Work required: All of the data needs to be repeated exactly.

Available data:
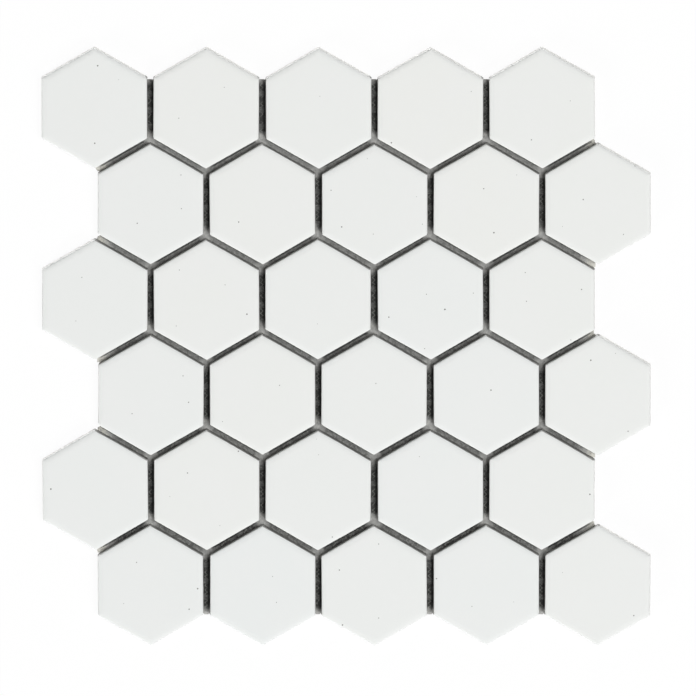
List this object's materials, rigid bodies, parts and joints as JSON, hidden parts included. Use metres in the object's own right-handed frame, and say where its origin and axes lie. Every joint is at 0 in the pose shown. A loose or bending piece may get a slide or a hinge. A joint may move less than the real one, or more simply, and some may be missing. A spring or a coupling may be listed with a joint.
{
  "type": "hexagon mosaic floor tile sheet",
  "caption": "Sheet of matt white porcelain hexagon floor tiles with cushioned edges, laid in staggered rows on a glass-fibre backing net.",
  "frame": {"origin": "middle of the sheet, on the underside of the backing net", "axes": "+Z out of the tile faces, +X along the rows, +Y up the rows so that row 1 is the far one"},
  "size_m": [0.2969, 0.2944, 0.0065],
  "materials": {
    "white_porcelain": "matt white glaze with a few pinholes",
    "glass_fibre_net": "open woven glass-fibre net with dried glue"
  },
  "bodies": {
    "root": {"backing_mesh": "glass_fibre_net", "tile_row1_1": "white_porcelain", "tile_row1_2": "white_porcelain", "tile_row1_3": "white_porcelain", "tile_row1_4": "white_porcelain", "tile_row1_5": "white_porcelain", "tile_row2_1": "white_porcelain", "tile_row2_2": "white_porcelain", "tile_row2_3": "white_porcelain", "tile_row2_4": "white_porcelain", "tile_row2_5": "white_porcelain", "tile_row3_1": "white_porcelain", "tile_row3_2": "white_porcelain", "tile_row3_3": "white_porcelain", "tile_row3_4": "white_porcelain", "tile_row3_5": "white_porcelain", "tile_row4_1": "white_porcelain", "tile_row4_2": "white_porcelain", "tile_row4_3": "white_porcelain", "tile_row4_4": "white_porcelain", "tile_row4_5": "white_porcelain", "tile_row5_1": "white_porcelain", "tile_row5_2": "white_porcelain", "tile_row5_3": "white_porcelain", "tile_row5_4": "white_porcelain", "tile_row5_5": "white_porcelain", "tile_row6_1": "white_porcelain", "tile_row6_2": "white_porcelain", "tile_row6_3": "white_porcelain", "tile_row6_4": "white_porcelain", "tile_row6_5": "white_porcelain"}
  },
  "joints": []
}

Answer to the problem:
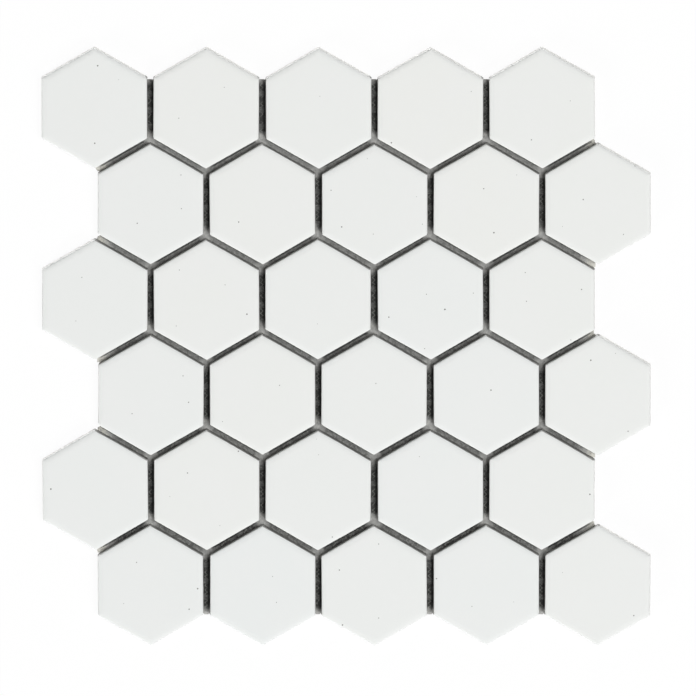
List this object's materials, rigid bodies, parts and joints as JSON, hidden parts included. Use metres in the object's own right-handed frame, and say where its origin and axes lie. Every joint is at 0 in the pose shown. A loose or bending piece may get a slide or a hinge. A joint may move less than the real one, or more simply, and some may be missing. A spring or a coupling may be listed with a joint.
{
  "type": "hexagon mosaic floor tile sheet",
  "caption": "Sheet of matt white porcelain hexagon floor tiles with cushioned edges, laid in staggered rows on a glass-fibre backing net.",
  "frame": {"origin": "middle of the sheet, on the underside of the backing net", "axes": "+Z out of the tile faces, +X along the rows, +Y up the rows so that row 1 is the far one"},
  "size_m": [0.2969, 0.2944, 0.0065],
  "materials": {
    "white_porcelain": "matt white glaze with a few pinholes",
    "glass_fibre_net": "open woven glass-fibre net with dried glue"
  },
  "bodies": {
    "root": {"backing_mesh": "glass_fibre_net", "tile_row1_1": "white_porcelain", "tile_row1_2": "white_porcelain", "tile_row1_3": "white_porcelain", "tile_row1_4": "white_porcelain", "tile_row1_5": "white_porcelain", "tile_row2_1": "white_porcelain", "tile_row2_2": "white_porcelain", "tile_row2_3": "white_porcelain", "tile_row2_4": "white_porcelain", "tile_row2_5": "white_porcelain", "tile_row3_1": "white_porcelain", "tile_row3_2": "white_porcelain", "tile_row3_3": "white_porcelain", "tile_row3_4": "white_porcelain", "tile_row3_5": "white_porcelain", "tile_row4_1": "white_porcelain", "tile_row4_2": "white_porcelain", "tile_row4_3": "white_porcelain", "tile_row4_4": "white_porcelain", "tile_row4_5": "white_porcelain", "tile_row5_1": "white_porcelain", "tile_row5_2": "white_porcelain", "tile_row5_3": "white_porcelain", "tile_row5_4": "white_porcelain", "tile_row5_5": "white_porcelain", "tile_row6_1": "white_porcelain", "tile_row6_2": "white_porcelain", "tile_row6_3": "white_porcelain", "tile_row6_4": "white_porcelain", "tile_row6_5": "white_porcelain"}
  },
  "joints": []
}